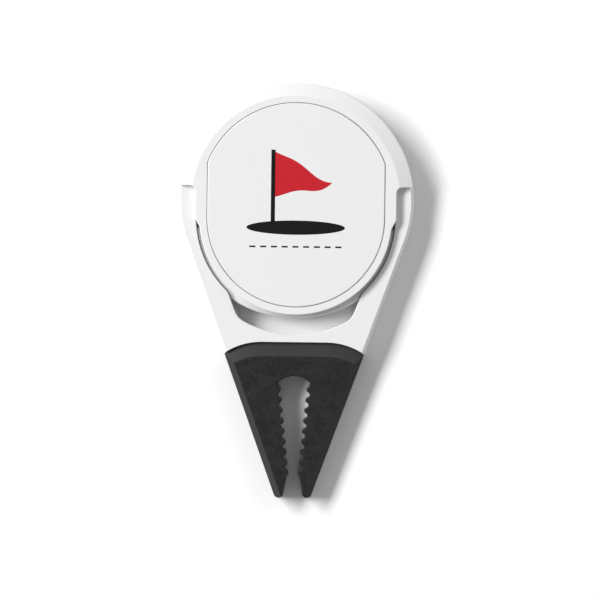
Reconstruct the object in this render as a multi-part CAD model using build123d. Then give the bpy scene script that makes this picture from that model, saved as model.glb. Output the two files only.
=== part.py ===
from build123d import *
import math
import os

# Divot repair tool with a sprung front clip and a lift-out ball marker.
# Lying on its flat back: +X across, +Y from the tine tips to the head, +Z out of the front.
# Origin: middle of the overall length and width, on the back face. All sizes in millimetres.

# Silhouette: a round head running tangentially into two tines
overall_length = 76.0
head_radius = 21.6
tip_radius = 0.9
tip_spread = 2.6  # from the centre line to the middle of a tine tip
back_edge_radius = 0.6
edge_break = 0.15  # on the front edges of the plate, the well and the window
slot_edge_break = 0.18
lip_edge_break = 0.25

# Levels above the back face
body_height = 5.0
clip_rise = 1.5
floor_thickness = 1.2
boss_lift = 0.8  # from the body's floor to the boss and the lip
lip_thickness = 2.0

# Rails of the body
rail_bevel_width = 0.9
rail_bevel_drop = 0.55

# Marker well: the clip plate's round boss in the body's round well, below the head's centre
well_offset = 3.35
well_margin = 4.0  # from the boss to the head's outline
well_clearance = 0.6

# Raised crescent around the top of the head, one piece with the clip plate
crescent_inset = 0.22
crescent_bevel_width = 2.3
crescent_edge_height = 0.7
notch_rise = 2.6  # above the head's centre
notch_corner_radius = 1.2
shoulder_margin = 0.8  # from the boss to the straight sides
shoulder_offset = 3.5  # below the head's centre
shoulder_slope_length = 1.6

# Lift lip at the free end of the clip plate
lip_inset = 0.05  # inside the head's own curve
lip_clearance = 0.16

# Finger window through the body, measured down from the head's centre
window_half_width = 11.65
window_side_offset = 18.4  # the level the half width is taken at
window_side_lean = 21.0
window_arc_radius = 19.5
window_arc_offset = 5.05
window_top_offset = 13.4
window_corner_radius = 3.5
window_blend_radius = 3.0

# Ball marker, steel keeper and magnet
marker_margin = 1.4  # from the marker's lower arc to the boss
marker_low_offset = 0.1  # above the middle of the well
marker_top_offset = 3.75
marker_top_growth = 1.2
marker_thickness = 1.0
marker_corner_radius = 1.5
marker_edge_radius = 0.2
marker_clearance = 0.1
keeper_radius = 5.0
keeper_thickness = 0.4
magnet_radius = 4.0
magnet_thickness = 1.5
magnet_offset = 2.45  # above the middle of the well
seat_clearance = 0.02

# Underside of the clip plate
boss_wall = 1.2
magnet_boss_wall = 1.2
magnet_boss_floor = 0.8
rib_thickness = 1.0

# Clip hinge
pin_radius = 0.75
pin_half_length = 6.5
pin_margin = 3.3  # from the pin to the top of the head
pin_clearance = 0.05
pin_seat_clearance = 0.02
pin_throat_share = 0.87  # of the pin's width
pin_end_chamfer = 0.15
lug_wall = 0.6
lug_thickness = 2.0
lug_side_clearance = 0.2
pocket_back_gap = 0.3
pocket_front_gap = 0.65
opening_angle = 10.0
relief_spare_angle = 1.5
relief_lead = 0.5

# Torsion spring on the hinge pin
spring_wire_radius = 0.18
spring_bore_clearance = 0.22
spring_full_turns = 4
spring_pitch = 0.46
spring_end_clearance = 0.4
spring_leg_length = 1.9
spring_leg_gap = 0.02

# Fork
seam_offset = 25.9  # below the head's centre
seam_flat_half_width = 5.9
seam_radius = 12.4
seam_gap = 0.12
tip_fall = 0.4  # how much thinner the fork gets towards its tips
band_width = 2.5
band_drop = 0.75
side_bevel_width = 1.1
side_bevel_drop = 0.8

# Gripping slot between the tines
slot_top_offset = 6.2  # below the seam
slot_shoulder_drop = 1.3
slot_shoulder_half_width = 2.95
teeth = 9
slot_shoulder_length = 0.725  # from the slot's shoulders to the flank of the first tooth
throat_length = 4.6  # from the last tooth to the tips
first_tooth_half_gap = 2.34
last_tooth_half_gap = 0.8
tooth_height = 0.66

# Tenon of the body in the fork's socket, and its screws
tenon_half_width = 8.2
tenon_depth = 4.6
tenon_thickness = 2.0
tenon_taper = 0.9
tenon_corner_radius = 0.8
socket_clearance = 0.05
screw_x = 5.0
screw_offset = 2.8  # below the seam
screw_shank_radius = 0.6
screw_head_radius = 1.3
screw_head_height = 0.7
screw_length = 3.7
screw_sink = 0.05
screw_clearance = 0.02
drive_slot_width = 0.4
drive_slot_length = 1.7
drive_slot_depth = 0.3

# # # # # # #

**What you will do**
Your task is to collect every line above that contains the word "part".

**Task result**
Reconstruct the object in this render as a multi-part CAD model using build123d. Then give the bpy scene script that makes this picture from that model, saved as model.glb. Output the two files only.
=== part.py ===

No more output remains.